Through creating poem-in-a-pocket handouts for Artwalk booths and book festivals and leading the creation of the National Poetry Month reading at the 5 & Dime, I’ve extended my passion for poetry to others to build Élan’s presence in the local writing community. Hearing people discussing the poems performed at the 5 & Dime, hearing the small gasps and approving grunts amongst a silent attentive audience in response to powerful imagery and language means the world to me. Seeing people’s faces light up as I talk about poetry with them amongst a crowd of people at events like Artwalk affirms that I am fulfilling my role as poetry editor and planting my legacy of interaction and passion behind in those I’ve reached out to. As Élan grows and evolves, I hope my love for the craft of poetry is carried on through National Poetry Month events and workshops and class visitations. One cannot create in a vacuum, and one cannot exist in a vacuum. Poetry has the power to connect and resonate with people so it needs to be shared and talked about. Future poetry editors will hopefully consider this with everything they do so they can maximize poetry’s impact through their passion.

Gabriella Christenson – Poetry Editor

Work Ethic

I hope that the motivation to encapsulate the essence of Elan remains within my legacy. As the Layout and Design Editor it is my job, with the junior editor, to bring about the physical book, whether it be online and in print. It needs to come alive, and have a face, and become a home for the work of many emerging writers and artists who want to share their words. It is an important duty, and the process takes much time and effort and meticulous review, and in the end having that physical book in your hand is one of the sweetest things that can be received. This is because you work for the book. And I want the legacy I leave is that you’re going to need to work hard for the book, because the people who share their artistry with us work hard. They weave their experiences, knowledge, and questions into the work that is produced. So it is our job to work hard for these young voices that have pushed themselves, because there is in vulnerability in sending off work to anyone.

When I first came into Elan, I wasn’t aware of the weight of these things. Of course nobody can be completely aware to anything until they actually become entangled deeply with something. I became Layout and Design Editor originally because I like to work with the aesthetics of things, and be a part of the conceptualization of a creative process. And I did learn how to do these things, and to teach these things because those who come after me need to be a seed that has taken root.

I became very close to the process of how the art and writing is selected, and how these things exist in this space of this book and there needs to be a balance of these pieces, as well as room to breathe and reflect that is offered up within these pages as well.

The people who submit work to any publication, are putting their trust in us, that if we do pick their work to be showcased, that it will be respected and loved the same way that the creator respected and loved the work. There is the notion, that it is exchanging hands in a sense, because that is how art is circulated. It moves from one place to the next until someone else obtains it, and then really absorbs it, and then shares is genuinely to others, and with love. Art is one of the purest forms of human expression. It is beautifully aware, as well clueless, art has all the answers and then in the same moment, only questions.

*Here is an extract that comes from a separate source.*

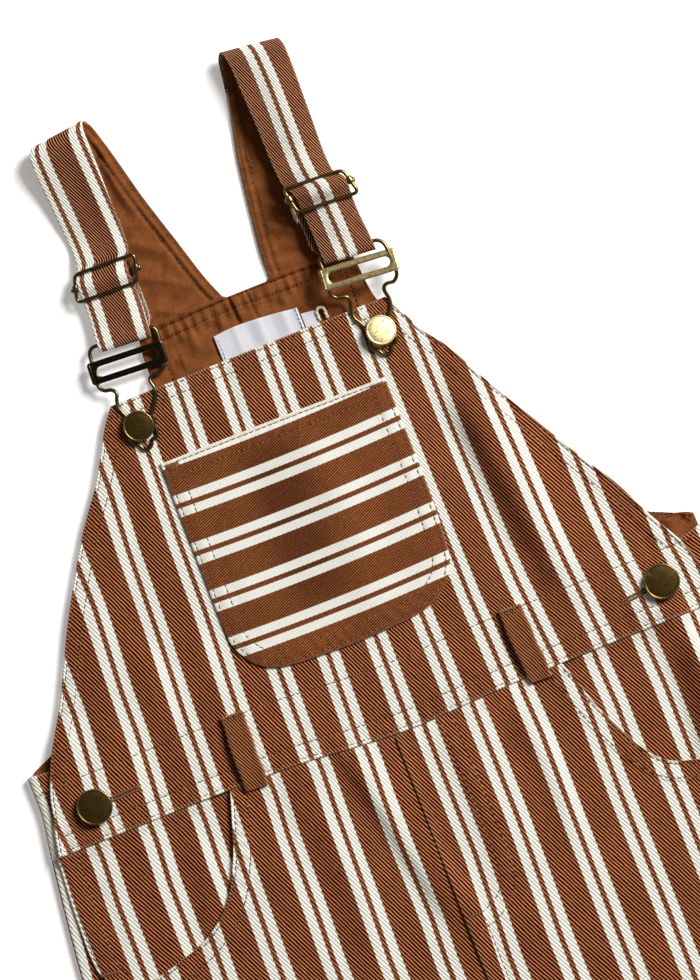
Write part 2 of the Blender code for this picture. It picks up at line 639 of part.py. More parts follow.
def buckle(side):
    """A wire with a key-hole foot for the button, and a slotted plate across it."""
    points = []
    for x, y in BUCKLE_WIRE[side]:
        z = mix(WIRE_Z_FOOT, 5.0, smooth(190.0, 200.0, y))
        z = mix(z, WIRE_Z_TOP, smooth(208.0, 214.0, y))
        points.append((x, y, z))
    wire("buckle_wire_" + side, points, WIRE, "brass", True)
    half_x, half_y = PLATE_SIZE[0] / 2, PLATE_SIZE[1] / 2
    slot_x, slot_y = PLATE_SLOT[0] / 2, PLATE_SLOT[1] / 2
    outer, inner = [], []
    for corner_x, corner_y, first in ((1, 1, 0), (-1, 1, 90), (-1, -1, 180), (1, -1, 270)):
        for angle in (first, first + 30, first + 60, first + 90):
            a = math.radians(angle)
            outer.append((corner_x * (half_x - 1.2) + 1.2 * math.cos(a),
                          corner_y * (half_y - 1.2) + 1.2 * math.sin(a)))
            inner.append((corner_x * (slot_x - slot_y) + slot_y * math.cos(a),
                          slot_y * math.sin(a)))
    turn = math.radians(PLATE[side]["turn"])
    middle = PLATE[side]["middle"]

    def set_down(point):
        x = middle[0] + point[0] * math.cos(turn) - point[1] * math.sin(turn)
        y = middle[1] + point[0] * math.sin(turn) + point[1] * math.cos(turn)
        return (x, y, PLATE_Z)

    rows = [[set_down(point) for point in ring + ring[:1]] for ring in (inner, outer)]
    sheet("buckle_plate_" + side, (rows,), "brass", thickness=1.0)


def button(name, middle, radius, foot):
    """A pressed metal button: a post, a rolled rim and an almost flat cap."""
    rim = foot + 1.9
    profile = [(0.0, foot), (2.3, foot), (2.3, rim - 0.1), (radius - 0.9, rim - 0.1),
               (radius, rim + 0.5), (radius, rim + 1.3), (radius - 0.6, rim + 2.0),
               (radius * 0.6, rim + 2.4), (0.0, rim + 2.5)]
    return turned(name, profile, middle, "brass")


def main():
    """Build every piece."""
    clear_scene()
    for side in ("left", "right"):
        back_leg(side)
        front_leg(side)
        pocket_bearer(side)
        strap(side)
        belt_loop(side)
        slider(side)
        buckle(side)
        x, y = BIB_BUTTONS[side]
        button("bib_button_" + side, (x, y), 6.9, bib_height(x, y) + FLAT + GAP)
        x, y = SIDE_BUTTONS[side]
        button("side_button_" + side, (x, y), 8.0, bib_height(x, y) + FLAT + GAP)
    back_bib("back_bib", FLAT, WRAP_Z_BAND, (WRAP_Z_BAND - FLAT) / 2, 5.0)
    inner_top = WRAP_Z_BAND - LAYER
    back_bib("back_bib_lining", LINING, inner_top, (inner_top - LINING) / 2, 6.0)
    bib_front()
    bib_pocket()
    flat_label("label_main", LABEL)
    flat_label("label_size", SIZE_TAB)
    label_loop()


main()
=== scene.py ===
"""Looks of kids' striped bib overalls laid flat: cloth, stitching, labels and brass fittings.

Laid out as an add-on and run as a script. Tables are in millimetres, in the frame of the
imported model: X to the right as the garment lies, Y towards the straps, Z up from the surface.
"""
import math
from functools import partial

import bpy
import numpy as np
from bpy.props import FloatProperty, FloatVectorProperty, PointerProperty
from bpy.types import Operator, Panel, PropertyGroup
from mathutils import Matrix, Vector

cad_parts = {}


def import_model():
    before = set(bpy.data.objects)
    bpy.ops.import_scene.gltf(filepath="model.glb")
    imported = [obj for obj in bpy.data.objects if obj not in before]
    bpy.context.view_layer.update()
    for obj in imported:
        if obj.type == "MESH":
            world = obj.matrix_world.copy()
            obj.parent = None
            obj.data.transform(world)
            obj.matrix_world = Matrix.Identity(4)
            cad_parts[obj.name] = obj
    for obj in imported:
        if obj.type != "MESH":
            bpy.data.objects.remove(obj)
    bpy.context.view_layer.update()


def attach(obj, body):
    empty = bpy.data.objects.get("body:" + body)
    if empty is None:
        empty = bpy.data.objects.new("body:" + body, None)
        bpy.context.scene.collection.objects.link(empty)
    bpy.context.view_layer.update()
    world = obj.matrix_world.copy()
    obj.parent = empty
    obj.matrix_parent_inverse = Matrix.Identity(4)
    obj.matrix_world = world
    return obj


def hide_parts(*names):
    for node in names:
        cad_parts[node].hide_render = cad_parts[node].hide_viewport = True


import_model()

bl_info = {"name": "Striped Bib Overalls", "version": (1, 0, 0), "blender": (4, 5, 0),
    "location": "View3D > Sidebar > Overalls",
    "description": "Builds striped twill bib overalls with stitching, labels and brass fittings",
    "category": "Add Mesh",}

MM = 0.001
TURN = 2 * math.pi
SIDES = (("left", -1, 1), ("right", 1, 2))  # side, its sign across, its column in a table

# Layers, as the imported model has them
CLOTH = 1  # thickness of the cloth
GAP = 0.3  # air between two pieces that touch
LAYER = CLOTH + GAP
FLAT = CLOTH / 2  # middle of the back, which lies on the surface
LINING = FLAT + LAYER
FRONT = 4.4
FRONT_OPENING = 6.2
FRONT_HEM_EDGE = 3.6
LEG_LENGTH = 585
CROTCH = -212
CENTRE_BACK = 11.5
BIB_TOP = 189
BACK_TOP = 216
OPENING_END = -66
WRAP_Z_BAND = 4.7
WRAP_Z_LEG = 3.3
FOLD_RADIUS = 5.5
SLIDER_FRAME_Z = 6.6
SLIDER_BAR_Z = 4.75
SLIDER_TURN = 1.62
WIRE_Z_TOP = 4.8
WIRE_Z_FOOT = 5.95
BAR_TURN = (3.7, 1.55)
TAIL_Z = 3.2
BEARER_DROP = 1.65
PLATE_Z = 6.5
WIRE = 0.93
SLIDER_WIRE = 0.88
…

The legacy of Elan that I want to share, is that fact, that in the end, we are all creators, and we are all a part of the larger human narrative, and there is pride in having the ability to combine many difference experiences, and thought processes, and have them converge in one place that can really inspire another. The cyclic process of creation can only be fed if it is able to be shared. And if people feel like they have the means to share.

Kiara Ivey – Senior Layout and Design Editor

A Little Bit of a Goodbye

I consider myself extremely lucky to have been a member of the Élan staff for the last 2 years; I started on this staff as a Submissions editor, and am leaving it as the first Managing Editor, and have (hopefully) helped Élan grow as both a magazine and as an enterprise for artistic experiences within the Jacksonville community.

Working on the Élan staff has definitely shaped how I view myself and how I view what I am capable of doing. A lot of the event-related duties I participated in required, not just responsibility, but also the ability to meet deadlines, work interpersonally, and execute ideas. It was, at times, a lot of pressure, but as a result, I am surer of myself as an editor and as a communicator.

When I joined the staff in the fall of 2015, I did not anticipate the enormity of the tasks that the Élan staff is in charge of. Making a book is a lot easier in discussion than in practice, and the fundraising necessary to create a book is something I had completely overlooked initially. The Managing Editor position was created this year largely because the needs of Élan continued to expand beyond what previous staff positions encompassed. I am proud to have been the first, and am proud to have helped fill the needs of Élan.

If nothing else, I hope I have left behind groundwork for future Managing Editors to help work between different staff members, and ease the general process of creating Élan issues, as well as events. I hope that I have left behind the skeleton to make Homecoming (a major fundraiser for Élan) bigger and better every year. I hope I have, as a staff member, helped develop and bolster the Élan brand within our local, as well as international community. I hope I have also helped the Élan print and online issues continue to grow aesthetically, as well as help the Editors-in-Chief and Layout and Design Editors enact their visions.

As I pass on the Managing Editor position, I would like to say that I learned through a lot of trial and error, and am extremely grateful to Mrs. Melanson (our Faculty Advisor), Christina Sumpter (my fellow 2015-2016 Submissions Editor), and Makinley Dozier (2016-2017 Submissions Editor) for being infinitely supportive. I would also like to thank the entire 2015-2017 Élan Staff for allowing me to learn and work alongside them.

Additionally, I would like to extend a thank you to everyone who has read my blog posts, and allowed me to read their submissions and help publish their work—and I would like to especially thank everyone who reads and buys our issues. I truly could not have done it without you.

PROMPT— Write a thank-you letter to someone who you appreciate but wouldn’t normally thank or haven’t thanked in the past (bus driver, crossing guard, parent, teacher, counselor, custodian, coworker, friend, etc.). Minimum 200 words.